According to Wotton, the delay was needed for the sellside to prepare, but now buyside firms are left with less time to assess difficulties after the first phase of implementation.

“There are varying levels of preparedness across the buyside, depending on the size of the firm. For those who have opted for delegated reporting, several outstanding issues within this model remain, including the reporting of collateral reuse. As a result it is imperative that buyside firms act now, finalise their reporting plans and carry out testing in order to be ready for the October deadline,” he said.

UnaVista’s Talks has also been advising the buyside to test their reporting plans as soon as possible.

“One of the things we’ve been telling firms to make sure that they have in place for their reporting phases is that they’ve managed to get their explicit permission requirements completed, which has a bigger impact on the buyside than the sellside because they will have a lot of funds under management. That means that they’ll need to get a lot of permissions in place ahead of the reporting,” she says.

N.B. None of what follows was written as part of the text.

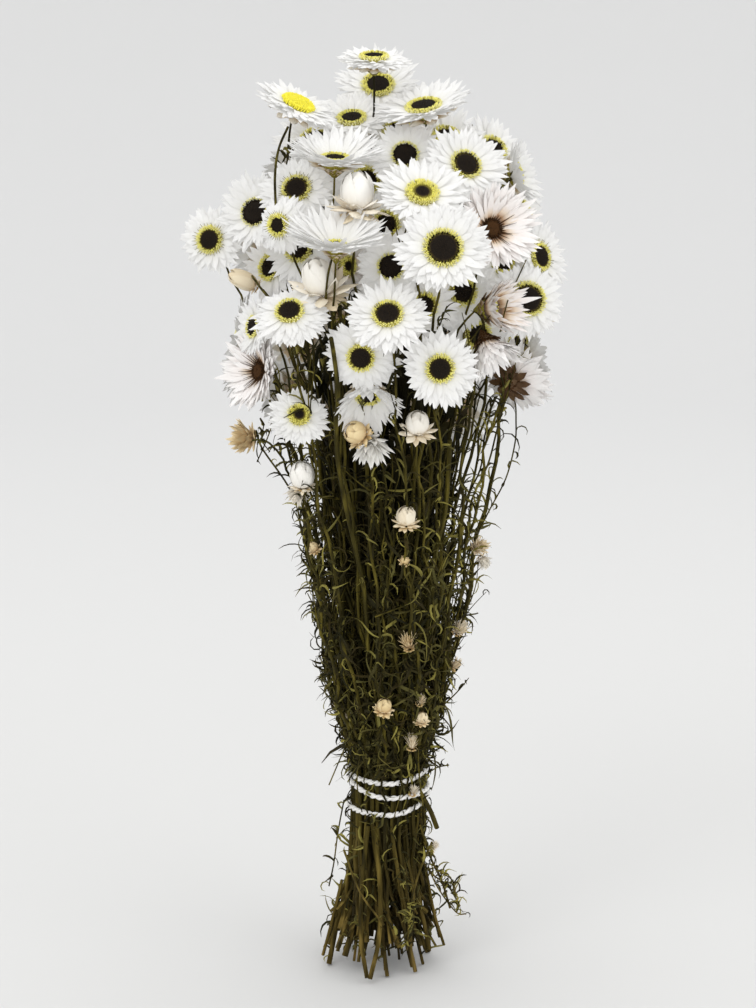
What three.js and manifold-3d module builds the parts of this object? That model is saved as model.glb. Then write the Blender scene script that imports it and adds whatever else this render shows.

“And that’s been a requirement that’s been known for a long time so I think firms have been very good and engaged, and it shouldn’t be that much of a concern.”

Communication between firms will be imperative in the months following the first phase of implementation. Talks is hopeful.

“I think firms have been very good at communicating with one another. What we’ve seen is many firms are very engaged in the industry bodies and there’s very active participation which means that they’re very engaged, they’re sharing any concerns and discussing where there might be any issues or opportunities.”